A climax forest is not always the natural climax. Vernal pools, sand dunes, chaparral, bogs, and other ecosystems thrive without forming a continuous canopy of trees. Too often in gardening books, what appears to be a great way to garden is based on the experience of tropical ecosystems. Using tropical diversity as a model is childlike. While the tropics often have lots of vertically-integrated plants, the temperate American landscape, with its hardwood forests, meadows, and prairies, is less vertically complex and is more adapted to the growth of annual plants than the tropics. More importantly, in the tropics the nutrients are stored above ground in the biomass. Whereas in temperate ecosystem, the nutrients are stored in the soil. Randomly-chosen diversity or complexity doesn't necessarily provide any special benefits.
A good example is the wish that beans climbing corn will feed the corn with nitrogen. However, beans don’t “share” much of their nitrogen nodules with other plants while they're growing. unless they go into severe drought, die, are mowed, grazed, and after tilled under just as blossoming begins. (See page 49 of Roots Demystified, Change Your Gardening Habits to Help Roots Thrive. 2008, Metamorphic Press.) The legume is selfish, it is building up a supply of nitrogen in its rots to move it into the formation of seed. Only then, will the nitrogen become available to other plants. But most of the nitrogen will, by that time, be in the seed, not the foliage or roots. That’s the temperate dynamics. In the tropics, nutrients cycle so fast that even some leaves falling off the older stems of the bean plants rot and release some nitrogen on the surface of the thin layer of soil.
However, in both climates it is well proven that a green manure crop of any number of legumes greatly increases the total amount of nitrogen. Crop rotations where a field or planting bed is left to fallow for a year with legumes also increases nitrogen for the next crop.
But our garden's diversity must be, to our current knowledge, composed of the proper plants. For example, the kudzu vine is theoretically a multipurpose plant with many edible parts and useful fibers. Adding kudzu would be another unit of diversity in your garden. But you better leave town before your neighbors come after you as the kudzu vines entangle everything that's moving slower than 25 miles-per-hour! Kudsu is an extreme example of exotic plant from Japan and China gone wild. Kudzu plants grow rapidly, and may extend to100’ in length at a rate of about one foot per day.
More subtly, you may think twice about nurturing edible lamb's-quarters (often treated as a weed) if you're growing lots of heirloom tomato plants because this "weed" also harbors verticillium wilt—the Achilles Heel of many non-hybrid tomato plants. Too much diversity, or the wrong kind, only promotes that universal dynamic called entropy via chaos.
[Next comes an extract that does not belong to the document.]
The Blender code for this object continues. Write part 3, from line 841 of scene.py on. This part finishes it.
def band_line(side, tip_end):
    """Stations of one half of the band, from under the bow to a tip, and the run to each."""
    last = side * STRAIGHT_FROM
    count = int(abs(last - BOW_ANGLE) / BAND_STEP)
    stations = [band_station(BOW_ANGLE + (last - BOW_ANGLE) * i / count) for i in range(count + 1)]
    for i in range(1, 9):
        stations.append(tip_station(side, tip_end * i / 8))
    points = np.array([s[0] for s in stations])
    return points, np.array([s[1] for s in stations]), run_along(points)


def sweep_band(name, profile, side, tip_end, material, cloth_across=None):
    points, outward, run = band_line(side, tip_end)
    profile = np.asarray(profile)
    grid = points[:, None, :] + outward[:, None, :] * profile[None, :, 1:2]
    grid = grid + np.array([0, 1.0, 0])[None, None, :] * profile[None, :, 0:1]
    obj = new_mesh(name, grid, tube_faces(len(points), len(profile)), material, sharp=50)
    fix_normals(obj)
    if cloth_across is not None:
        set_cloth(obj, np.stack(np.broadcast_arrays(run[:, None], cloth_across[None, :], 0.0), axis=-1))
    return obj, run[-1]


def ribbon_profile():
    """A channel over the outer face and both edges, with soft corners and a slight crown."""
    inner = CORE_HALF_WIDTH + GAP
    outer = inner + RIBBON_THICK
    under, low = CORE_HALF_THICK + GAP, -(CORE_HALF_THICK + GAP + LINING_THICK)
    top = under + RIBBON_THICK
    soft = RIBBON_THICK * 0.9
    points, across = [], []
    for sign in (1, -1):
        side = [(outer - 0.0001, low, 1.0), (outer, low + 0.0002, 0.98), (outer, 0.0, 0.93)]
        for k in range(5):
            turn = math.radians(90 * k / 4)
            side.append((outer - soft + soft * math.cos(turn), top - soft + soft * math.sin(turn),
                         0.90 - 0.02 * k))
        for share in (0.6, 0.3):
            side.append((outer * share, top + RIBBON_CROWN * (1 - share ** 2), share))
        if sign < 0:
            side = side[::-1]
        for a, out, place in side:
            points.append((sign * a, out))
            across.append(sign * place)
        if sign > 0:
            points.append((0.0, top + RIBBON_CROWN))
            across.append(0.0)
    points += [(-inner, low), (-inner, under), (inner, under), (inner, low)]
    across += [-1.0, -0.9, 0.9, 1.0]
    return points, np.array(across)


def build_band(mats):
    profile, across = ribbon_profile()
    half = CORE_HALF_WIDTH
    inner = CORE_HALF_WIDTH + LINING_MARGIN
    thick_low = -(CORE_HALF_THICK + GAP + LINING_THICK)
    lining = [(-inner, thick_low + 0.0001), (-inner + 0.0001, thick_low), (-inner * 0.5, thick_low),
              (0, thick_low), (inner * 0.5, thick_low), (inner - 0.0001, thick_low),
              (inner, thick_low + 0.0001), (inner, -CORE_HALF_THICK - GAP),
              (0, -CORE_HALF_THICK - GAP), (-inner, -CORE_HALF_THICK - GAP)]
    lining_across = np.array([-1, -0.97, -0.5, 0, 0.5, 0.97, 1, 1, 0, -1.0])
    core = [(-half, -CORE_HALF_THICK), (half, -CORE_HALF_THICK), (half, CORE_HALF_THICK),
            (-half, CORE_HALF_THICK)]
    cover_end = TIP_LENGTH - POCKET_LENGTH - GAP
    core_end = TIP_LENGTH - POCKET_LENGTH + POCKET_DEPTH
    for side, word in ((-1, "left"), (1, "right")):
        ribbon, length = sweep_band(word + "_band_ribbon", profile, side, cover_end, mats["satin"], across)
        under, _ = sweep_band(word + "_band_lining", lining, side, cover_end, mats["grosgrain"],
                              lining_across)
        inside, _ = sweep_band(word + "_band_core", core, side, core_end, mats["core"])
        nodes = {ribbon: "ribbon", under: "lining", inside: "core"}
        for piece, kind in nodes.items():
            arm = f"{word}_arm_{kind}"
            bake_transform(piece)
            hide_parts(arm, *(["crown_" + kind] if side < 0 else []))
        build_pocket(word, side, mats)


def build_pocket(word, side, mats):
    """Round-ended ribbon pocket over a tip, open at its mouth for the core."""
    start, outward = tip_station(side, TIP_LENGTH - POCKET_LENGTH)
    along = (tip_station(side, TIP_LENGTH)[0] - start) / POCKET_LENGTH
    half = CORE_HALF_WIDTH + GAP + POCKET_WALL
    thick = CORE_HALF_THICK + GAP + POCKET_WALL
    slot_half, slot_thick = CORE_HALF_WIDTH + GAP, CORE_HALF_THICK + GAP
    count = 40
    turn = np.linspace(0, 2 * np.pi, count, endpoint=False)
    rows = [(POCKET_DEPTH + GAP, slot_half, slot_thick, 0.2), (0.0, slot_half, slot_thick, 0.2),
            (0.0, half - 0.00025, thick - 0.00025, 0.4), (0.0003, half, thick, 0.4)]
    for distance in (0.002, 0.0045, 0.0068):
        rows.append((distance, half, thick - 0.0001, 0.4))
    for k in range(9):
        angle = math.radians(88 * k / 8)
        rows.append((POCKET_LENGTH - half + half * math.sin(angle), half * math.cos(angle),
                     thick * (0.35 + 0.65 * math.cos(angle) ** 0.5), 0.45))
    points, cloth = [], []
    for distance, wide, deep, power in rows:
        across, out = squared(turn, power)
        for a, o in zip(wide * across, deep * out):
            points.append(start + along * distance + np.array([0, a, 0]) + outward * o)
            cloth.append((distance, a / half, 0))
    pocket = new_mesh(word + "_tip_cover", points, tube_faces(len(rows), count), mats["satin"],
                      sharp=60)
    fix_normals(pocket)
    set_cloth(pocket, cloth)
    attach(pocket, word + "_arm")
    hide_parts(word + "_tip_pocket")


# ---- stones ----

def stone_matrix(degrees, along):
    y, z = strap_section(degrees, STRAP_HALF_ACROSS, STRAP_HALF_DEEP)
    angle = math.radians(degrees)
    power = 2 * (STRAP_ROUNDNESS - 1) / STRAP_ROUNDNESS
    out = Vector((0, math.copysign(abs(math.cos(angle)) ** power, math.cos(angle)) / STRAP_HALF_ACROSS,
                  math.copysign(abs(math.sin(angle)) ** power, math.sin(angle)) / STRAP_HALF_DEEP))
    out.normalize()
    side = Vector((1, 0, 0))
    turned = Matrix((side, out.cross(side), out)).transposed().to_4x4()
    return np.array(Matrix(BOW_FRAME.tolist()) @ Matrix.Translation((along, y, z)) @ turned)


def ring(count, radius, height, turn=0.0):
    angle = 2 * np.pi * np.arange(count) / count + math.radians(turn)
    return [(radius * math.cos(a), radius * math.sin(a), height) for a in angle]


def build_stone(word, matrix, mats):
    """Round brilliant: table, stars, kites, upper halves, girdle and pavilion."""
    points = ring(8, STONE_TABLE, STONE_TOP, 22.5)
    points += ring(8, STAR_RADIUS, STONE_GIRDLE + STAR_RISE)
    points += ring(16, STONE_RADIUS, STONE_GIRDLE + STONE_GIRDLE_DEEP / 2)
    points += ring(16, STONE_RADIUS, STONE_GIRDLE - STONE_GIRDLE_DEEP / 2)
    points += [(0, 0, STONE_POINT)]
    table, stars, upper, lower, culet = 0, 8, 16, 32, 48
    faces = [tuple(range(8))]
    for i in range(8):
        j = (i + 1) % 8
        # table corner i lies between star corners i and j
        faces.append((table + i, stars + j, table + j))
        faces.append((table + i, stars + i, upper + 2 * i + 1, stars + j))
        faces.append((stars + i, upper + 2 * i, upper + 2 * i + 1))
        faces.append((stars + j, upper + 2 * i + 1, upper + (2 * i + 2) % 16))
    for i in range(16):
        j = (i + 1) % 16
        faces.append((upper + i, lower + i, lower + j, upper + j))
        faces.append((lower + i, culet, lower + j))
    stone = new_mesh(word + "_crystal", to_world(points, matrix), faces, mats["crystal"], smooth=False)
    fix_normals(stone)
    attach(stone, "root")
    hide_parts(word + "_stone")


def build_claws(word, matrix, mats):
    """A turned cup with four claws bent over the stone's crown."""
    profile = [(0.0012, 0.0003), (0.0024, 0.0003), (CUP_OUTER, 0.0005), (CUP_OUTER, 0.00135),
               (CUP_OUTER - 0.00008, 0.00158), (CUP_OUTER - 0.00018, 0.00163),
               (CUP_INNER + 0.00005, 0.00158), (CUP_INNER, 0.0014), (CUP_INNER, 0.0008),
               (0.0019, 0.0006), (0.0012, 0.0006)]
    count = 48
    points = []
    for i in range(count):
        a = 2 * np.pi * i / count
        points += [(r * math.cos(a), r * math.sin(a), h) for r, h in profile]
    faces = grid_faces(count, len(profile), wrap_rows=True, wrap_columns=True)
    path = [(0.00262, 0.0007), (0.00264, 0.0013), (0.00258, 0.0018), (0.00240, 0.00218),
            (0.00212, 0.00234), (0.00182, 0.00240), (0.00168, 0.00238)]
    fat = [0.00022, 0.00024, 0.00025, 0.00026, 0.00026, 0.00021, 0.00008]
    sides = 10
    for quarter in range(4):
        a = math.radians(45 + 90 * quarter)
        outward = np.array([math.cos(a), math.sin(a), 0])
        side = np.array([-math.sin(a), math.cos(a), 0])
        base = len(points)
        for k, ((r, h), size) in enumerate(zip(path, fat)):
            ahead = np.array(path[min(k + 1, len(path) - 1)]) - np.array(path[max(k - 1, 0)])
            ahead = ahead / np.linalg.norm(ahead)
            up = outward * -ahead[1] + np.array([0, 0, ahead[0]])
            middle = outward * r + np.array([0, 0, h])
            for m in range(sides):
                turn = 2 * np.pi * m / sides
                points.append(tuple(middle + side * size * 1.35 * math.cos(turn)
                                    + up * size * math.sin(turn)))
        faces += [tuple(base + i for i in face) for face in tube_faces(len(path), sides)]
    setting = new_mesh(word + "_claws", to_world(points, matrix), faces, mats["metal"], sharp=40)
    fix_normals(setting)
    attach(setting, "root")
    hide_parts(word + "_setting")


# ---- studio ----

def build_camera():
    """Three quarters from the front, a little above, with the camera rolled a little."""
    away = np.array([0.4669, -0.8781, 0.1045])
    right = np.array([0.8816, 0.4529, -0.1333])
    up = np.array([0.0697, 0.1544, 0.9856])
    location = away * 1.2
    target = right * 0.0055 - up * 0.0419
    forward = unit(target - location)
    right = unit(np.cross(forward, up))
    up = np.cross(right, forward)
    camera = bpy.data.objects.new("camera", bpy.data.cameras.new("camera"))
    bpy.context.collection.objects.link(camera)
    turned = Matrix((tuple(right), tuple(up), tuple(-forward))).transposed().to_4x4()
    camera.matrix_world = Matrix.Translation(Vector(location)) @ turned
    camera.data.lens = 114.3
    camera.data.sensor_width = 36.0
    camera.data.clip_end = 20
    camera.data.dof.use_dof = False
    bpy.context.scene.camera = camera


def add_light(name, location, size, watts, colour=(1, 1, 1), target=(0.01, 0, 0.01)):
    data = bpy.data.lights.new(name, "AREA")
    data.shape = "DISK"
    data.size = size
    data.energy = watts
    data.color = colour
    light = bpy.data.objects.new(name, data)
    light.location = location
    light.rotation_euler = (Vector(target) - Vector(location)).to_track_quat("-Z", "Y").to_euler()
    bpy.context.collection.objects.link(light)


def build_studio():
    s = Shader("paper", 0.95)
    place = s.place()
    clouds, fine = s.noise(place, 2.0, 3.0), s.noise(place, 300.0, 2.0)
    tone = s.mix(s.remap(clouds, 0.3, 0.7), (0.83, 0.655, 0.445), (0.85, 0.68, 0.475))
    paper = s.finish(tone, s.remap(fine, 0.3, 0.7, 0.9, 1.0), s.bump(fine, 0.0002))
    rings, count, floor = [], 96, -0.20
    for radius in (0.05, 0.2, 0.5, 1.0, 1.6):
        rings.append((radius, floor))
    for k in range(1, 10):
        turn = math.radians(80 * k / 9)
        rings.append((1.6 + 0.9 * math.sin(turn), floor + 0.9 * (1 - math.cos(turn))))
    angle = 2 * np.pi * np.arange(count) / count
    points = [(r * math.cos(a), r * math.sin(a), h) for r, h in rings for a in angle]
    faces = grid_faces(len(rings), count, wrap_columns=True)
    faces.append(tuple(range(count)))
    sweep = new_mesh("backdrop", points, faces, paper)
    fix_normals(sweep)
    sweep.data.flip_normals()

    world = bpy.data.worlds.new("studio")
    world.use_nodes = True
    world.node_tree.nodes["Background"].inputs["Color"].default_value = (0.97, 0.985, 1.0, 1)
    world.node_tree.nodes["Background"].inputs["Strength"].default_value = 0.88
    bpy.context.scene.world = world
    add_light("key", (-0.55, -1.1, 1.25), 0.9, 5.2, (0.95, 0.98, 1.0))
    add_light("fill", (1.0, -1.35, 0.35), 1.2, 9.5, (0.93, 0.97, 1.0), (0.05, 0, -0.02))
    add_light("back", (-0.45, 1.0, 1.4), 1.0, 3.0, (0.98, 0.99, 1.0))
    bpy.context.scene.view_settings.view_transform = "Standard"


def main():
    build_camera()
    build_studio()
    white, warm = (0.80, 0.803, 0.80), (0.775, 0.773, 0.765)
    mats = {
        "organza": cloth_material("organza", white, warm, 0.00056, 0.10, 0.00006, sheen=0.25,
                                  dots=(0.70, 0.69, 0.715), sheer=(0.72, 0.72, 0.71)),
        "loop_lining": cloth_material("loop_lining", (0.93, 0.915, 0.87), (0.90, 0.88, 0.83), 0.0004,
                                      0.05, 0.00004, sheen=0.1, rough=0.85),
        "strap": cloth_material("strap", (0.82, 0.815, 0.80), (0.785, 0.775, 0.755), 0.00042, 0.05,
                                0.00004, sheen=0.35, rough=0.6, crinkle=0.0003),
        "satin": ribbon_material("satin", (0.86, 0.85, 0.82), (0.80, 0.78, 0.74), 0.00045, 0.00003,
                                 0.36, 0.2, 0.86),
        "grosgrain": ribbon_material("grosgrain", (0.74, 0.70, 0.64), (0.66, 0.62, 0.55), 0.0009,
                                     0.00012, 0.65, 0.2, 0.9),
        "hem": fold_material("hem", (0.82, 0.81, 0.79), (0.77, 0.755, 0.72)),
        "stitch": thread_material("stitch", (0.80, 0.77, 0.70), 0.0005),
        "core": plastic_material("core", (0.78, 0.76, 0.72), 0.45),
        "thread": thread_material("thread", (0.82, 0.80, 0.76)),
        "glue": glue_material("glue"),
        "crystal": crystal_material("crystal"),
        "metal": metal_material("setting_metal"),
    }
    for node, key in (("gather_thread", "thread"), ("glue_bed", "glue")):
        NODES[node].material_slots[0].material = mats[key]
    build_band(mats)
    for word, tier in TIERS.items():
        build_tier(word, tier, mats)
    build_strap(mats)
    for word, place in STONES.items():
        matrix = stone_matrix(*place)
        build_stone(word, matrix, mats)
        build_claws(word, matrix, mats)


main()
Too much diversity, or the wrong kind, only promotes the universal dynamics called chaos and entropy. Nonetheless, the organic movement will only continue to grow both literally and figuratively.
In my opinion, gardeners are not as important to nature as we think, nature eventually takes back everything and we should endeavor to stay humble and in our place—relative to the grander scheme of things. As George Carlin so eloquently observed in his 1992 (a man ahead of his time) HBO special: "Save the planet!? Are these fucking people kidding me? There's nothing wrong with the planet that it can't fix. We still haven't learned how to care for one another—and we're gonna save the fucking planet? So, take care of yourself. And take care of somebody else."